Data block →
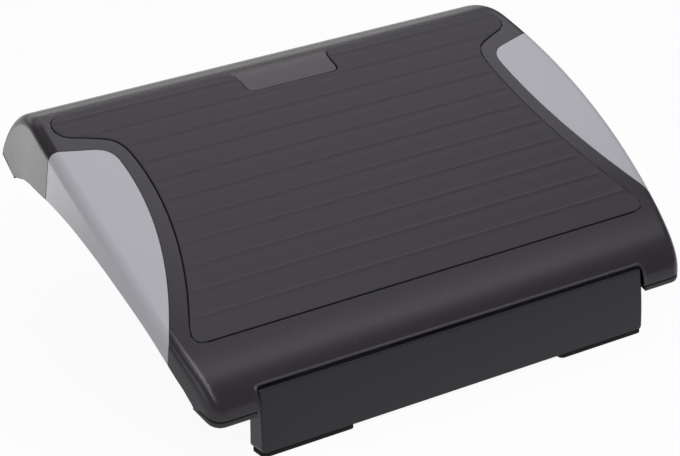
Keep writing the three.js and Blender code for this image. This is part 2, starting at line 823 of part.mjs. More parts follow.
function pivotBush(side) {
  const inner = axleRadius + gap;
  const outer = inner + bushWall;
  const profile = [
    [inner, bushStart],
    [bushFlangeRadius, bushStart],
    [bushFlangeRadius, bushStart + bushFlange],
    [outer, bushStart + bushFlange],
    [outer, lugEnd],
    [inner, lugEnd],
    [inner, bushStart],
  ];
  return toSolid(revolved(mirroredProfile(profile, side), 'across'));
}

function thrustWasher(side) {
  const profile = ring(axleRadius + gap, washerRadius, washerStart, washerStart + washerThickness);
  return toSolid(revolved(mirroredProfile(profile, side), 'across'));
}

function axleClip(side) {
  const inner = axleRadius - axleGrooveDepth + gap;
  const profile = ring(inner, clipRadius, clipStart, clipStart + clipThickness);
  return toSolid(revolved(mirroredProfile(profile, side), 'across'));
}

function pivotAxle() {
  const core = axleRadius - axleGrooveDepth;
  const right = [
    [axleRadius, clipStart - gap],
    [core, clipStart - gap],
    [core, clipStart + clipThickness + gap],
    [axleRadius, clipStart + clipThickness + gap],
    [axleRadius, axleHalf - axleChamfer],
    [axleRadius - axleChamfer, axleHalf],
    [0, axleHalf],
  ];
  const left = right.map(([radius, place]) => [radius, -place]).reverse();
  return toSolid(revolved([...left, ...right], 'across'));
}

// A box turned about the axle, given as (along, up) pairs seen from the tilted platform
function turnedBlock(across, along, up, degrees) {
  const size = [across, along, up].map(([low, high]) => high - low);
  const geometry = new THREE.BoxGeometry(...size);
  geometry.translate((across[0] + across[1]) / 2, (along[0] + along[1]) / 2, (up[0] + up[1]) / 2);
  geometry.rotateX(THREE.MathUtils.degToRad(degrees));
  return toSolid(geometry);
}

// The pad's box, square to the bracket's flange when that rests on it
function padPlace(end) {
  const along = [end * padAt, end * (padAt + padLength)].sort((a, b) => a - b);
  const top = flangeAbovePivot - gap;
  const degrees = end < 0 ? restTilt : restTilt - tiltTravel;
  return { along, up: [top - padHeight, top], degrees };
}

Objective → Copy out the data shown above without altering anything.

The result →
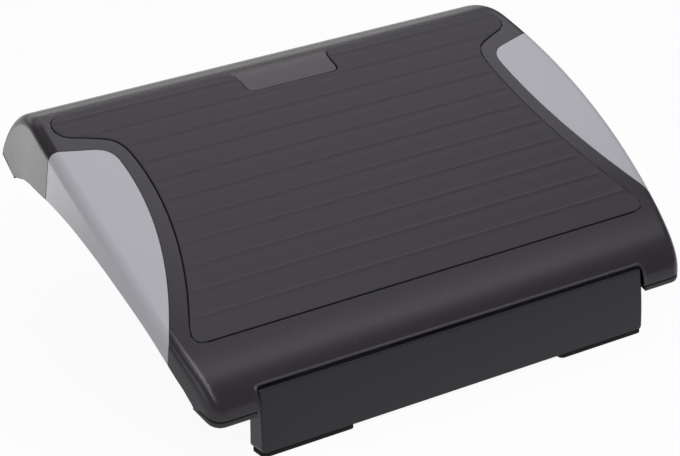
Keep writing the three.js and Blender code for this image. This is part 2, starting at line 823 of part.mjs. More parts follow.
function pivotBush(side) {
  const inner = axleRadius + gap;
  const outer = inner + bushWall;
  const profile = [
    [inner, bushStart],
    [bushFlangeRadius, bushStart],
    [bushFlangeRadius, bushStart + bushFlange],
    [outer, bushStart + bushFlange],
    [outer, lugEnd],
    [inner, lugEnd],
    [inner, bushStart],
  ];
  return toSolid(revolved(mirroredProfile(profile, side), 'across'));
}

function thrustWasher(side) {
  const profile = ring(axleRadius + gap, washerRadius, washerStart, washerStart + washerThickness);
  return toSolid(revolved(mirroredProfile(profile, side), 'across'));
}

function axleClip(side) {
  const inner = axleRadius - axleGrooveDepth + gap;
  const profile = ring(inner, clipRadius, clipStart, clipStart + clipThickness);
  return toSolid(revolved(mirroredProfile(profile, side), 'across'));
}

function pivotAxle() {
  const core = axleRadius - axleGrooveDepth;
  const right = [
    [axleRadius, clipStart - gap],
    [core, clipStart - gap],
    [core, clipStart + clipThickness + gap],
    [axleRadius, clipStart + clipThickness + gap],
    [axleRadius, axleHalf - axleChamfer],
    [axleRadius - axleChamfer, axleHalf],
    [0, axleHalf],
  ];
  const left = right.map(([radius, place]) => [radius, -place]).reverse();
  return toSolid(revolved([...left, ...right], 'across'));
}

// A box turned about the axle, given as (along, up) pairs seen from the tilted platform
function turnedBlock(across, along, up, degrees) {
  const size = [across, along, up].map(([low, high]) => high - low);
  const geometry = new THREE.BoxGeometry(...size);
  geometry.translate((across[0] + across[1]) / 2, (along[0] + along[1]) / 2, (up[0] + up[1]) / 2);
  geometry.rotateX(THREE.MathUtils.degToRad(degrees));
  return toSolid(geometry);
}

// The pad's box, square to the bracket's flange when that rests on it
function padPlace(end) {
  const along = [end * padAt, end * (padAt + padLength)].sort((a, b) => a - b);
  const top = flangeAbovePivot - gap;
  const degrees = end < 0 ? restTilt : restTilt - tiltTravel;
  return { along, up: [top - padHeight, top], degrees };
}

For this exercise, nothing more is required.